----- Materials provided -----

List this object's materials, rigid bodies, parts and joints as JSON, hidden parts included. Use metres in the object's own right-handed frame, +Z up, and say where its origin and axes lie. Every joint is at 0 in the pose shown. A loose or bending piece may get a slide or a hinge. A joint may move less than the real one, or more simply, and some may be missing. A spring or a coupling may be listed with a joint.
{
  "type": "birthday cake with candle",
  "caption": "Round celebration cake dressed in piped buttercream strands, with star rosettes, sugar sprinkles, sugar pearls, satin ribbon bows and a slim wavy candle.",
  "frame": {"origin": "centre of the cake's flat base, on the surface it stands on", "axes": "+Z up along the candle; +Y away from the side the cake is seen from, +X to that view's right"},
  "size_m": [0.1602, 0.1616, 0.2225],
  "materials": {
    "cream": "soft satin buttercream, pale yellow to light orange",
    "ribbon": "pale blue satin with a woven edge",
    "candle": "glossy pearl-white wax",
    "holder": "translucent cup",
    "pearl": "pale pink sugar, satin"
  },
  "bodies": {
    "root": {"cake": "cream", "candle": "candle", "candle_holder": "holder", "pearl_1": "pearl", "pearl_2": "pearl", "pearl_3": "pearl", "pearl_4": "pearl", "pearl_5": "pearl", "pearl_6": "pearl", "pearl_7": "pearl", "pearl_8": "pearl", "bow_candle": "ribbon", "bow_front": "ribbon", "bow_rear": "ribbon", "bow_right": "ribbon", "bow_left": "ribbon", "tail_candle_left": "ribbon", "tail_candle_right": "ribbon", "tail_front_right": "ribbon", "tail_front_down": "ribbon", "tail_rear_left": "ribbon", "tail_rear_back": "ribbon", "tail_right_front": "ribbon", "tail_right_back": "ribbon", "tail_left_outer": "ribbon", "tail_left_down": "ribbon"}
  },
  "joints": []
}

-----
----- Materials provided -----

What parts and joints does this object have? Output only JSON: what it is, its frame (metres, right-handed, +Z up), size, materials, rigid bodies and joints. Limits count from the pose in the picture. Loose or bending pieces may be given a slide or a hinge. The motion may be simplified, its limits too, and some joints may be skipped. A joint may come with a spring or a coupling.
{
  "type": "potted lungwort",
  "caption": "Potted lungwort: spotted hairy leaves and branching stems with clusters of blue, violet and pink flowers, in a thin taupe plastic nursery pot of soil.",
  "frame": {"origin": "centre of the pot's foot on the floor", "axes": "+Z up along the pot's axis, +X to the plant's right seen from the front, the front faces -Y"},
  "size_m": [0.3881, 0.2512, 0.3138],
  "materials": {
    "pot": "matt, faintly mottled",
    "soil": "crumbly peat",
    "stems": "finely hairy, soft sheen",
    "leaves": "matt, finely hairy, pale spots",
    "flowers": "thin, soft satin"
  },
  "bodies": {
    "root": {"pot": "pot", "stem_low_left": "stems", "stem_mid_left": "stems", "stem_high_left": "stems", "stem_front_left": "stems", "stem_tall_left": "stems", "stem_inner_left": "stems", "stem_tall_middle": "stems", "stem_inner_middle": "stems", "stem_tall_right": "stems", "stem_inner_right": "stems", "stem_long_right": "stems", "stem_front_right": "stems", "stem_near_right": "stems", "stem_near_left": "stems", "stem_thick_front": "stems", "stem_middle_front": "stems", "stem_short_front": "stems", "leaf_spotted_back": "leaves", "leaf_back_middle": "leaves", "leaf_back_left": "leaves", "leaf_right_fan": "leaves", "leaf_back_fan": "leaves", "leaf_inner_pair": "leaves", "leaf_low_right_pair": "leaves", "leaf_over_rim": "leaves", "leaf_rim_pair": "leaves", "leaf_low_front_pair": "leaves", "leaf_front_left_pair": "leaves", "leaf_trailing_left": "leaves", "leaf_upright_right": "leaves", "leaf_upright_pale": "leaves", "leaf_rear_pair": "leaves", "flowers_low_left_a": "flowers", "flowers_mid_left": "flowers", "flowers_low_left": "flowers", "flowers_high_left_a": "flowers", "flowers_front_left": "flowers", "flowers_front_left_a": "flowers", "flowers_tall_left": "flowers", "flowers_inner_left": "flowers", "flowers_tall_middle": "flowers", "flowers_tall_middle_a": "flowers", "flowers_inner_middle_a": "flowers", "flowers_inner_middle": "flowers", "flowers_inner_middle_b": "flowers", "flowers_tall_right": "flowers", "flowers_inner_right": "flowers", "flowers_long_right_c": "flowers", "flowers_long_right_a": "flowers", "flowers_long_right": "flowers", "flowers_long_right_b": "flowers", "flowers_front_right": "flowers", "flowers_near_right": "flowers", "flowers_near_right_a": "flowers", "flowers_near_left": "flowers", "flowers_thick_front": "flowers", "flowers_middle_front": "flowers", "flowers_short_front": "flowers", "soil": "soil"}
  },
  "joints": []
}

-----
----- Materials provided -----

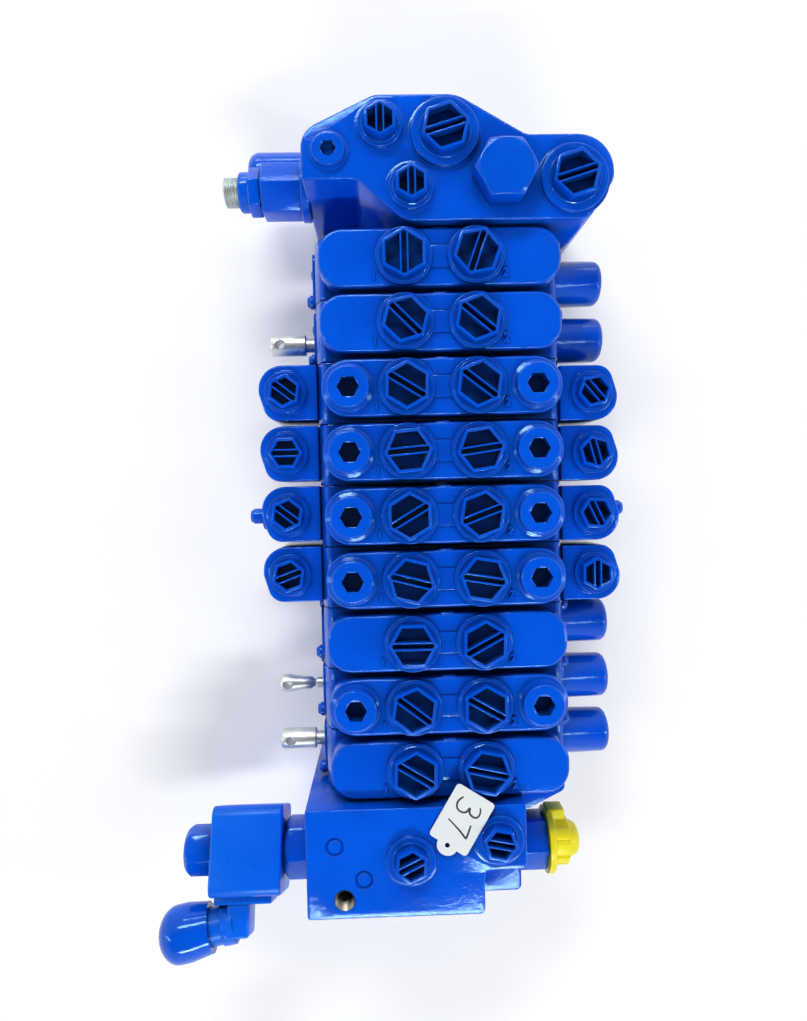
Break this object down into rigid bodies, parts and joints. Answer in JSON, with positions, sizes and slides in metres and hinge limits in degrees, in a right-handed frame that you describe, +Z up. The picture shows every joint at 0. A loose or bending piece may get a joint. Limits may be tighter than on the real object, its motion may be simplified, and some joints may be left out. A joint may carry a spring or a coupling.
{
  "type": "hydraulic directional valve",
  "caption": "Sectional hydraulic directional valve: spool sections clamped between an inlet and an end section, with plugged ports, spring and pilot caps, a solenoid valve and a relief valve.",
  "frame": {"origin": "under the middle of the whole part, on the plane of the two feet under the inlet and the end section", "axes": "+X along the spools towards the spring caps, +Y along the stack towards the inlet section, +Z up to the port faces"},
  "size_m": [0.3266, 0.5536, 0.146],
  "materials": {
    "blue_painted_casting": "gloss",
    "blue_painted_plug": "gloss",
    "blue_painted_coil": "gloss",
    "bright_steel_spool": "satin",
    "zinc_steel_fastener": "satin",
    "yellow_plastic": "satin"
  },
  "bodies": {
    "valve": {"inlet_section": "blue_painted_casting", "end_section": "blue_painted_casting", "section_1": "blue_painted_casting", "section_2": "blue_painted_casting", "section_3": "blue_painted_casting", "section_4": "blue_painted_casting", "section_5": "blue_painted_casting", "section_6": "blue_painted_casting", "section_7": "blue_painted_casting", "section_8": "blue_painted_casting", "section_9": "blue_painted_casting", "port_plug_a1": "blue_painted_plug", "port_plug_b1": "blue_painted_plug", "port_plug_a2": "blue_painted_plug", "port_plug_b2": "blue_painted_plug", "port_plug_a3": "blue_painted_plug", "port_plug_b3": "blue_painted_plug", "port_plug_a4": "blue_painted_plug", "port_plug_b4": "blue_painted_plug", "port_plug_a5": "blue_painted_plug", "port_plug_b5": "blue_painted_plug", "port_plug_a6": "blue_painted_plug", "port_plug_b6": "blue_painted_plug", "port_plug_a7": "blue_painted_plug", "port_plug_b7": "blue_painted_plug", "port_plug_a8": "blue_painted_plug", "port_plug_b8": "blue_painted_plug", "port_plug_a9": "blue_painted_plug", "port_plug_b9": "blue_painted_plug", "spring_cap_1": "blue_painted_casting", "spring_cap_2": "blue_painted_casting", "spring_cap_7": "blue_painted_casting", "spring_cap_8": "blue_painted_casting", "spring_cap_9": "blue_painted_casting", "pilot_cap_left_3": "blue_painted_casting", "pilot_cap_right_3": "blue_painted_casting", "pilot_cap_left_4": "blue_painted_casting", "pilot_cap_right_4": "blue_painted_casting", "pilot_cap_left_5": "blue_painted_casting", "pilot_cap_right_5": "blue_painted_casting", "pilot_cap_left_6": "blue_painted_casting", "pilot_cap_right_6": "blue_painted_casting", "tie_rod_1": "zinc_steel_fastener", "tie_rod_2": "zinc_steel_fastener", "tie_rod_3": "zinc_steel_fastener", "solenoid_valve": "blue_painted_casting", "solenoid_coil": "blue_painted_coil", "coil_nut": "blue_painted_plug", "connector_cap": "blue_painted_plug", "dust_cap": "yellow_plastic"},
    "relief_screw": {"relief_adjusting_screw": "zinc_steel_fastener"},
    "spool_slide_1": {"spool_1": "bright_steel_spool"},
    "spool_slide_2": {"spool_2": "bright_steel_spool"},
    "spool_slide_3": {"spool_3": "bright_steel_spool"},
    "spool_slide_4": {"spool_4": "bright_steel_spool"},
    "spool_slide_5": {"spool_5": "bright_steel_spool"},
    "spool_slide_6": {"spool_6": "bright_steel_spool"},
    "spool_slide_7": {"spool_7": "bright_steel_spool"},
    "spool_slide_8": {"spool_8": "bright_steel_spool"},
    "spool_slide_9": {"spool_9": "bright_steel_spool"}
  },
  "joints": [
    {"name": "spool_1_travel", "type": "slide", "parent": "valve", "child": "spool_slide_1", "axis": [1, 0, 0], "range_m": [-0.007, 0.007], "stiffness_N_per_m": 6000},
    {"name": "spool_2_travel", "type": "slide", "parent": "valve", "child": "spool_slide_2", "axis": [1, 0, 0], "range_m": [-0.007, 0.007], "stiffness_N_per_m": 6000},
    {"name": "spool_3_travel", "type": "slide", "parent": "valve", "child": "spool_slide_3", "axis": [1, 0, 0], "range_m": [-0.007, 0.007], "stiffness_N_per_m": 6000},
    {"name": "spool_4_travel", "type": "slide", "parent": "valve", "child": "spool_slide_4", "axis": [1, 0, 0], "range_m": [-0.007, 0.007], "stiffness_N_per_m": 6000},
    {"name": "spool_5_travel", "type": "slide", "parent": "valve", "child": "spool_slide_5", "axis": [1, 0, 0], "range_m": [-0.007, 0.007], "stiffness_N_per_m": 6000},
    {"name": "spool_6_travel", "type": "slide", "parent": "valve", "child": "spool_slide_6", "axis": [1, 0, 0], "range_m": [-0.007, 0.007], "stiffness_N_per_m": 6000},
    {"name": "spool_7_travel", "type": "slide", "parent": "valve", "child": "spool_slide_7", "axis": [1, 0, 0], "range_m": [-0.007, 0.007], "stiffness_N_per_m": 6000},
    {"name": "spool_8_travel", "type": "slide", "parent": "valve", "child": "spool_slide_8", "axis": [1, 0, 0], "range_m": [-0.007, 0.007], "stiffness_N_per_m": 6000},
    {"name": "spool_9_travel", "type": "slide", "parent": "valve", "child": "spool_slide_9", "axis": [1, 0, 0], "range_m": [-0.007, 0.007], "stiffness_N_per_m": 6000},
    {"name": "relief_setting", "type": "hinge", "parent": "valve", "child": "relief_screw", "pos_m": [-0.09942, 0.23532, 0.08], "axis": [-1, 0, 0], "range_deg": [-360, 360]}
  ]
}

-----

Set problem:
Count each line of the entries that holds the word "pose", then state the total and nothing more.

Reply:
2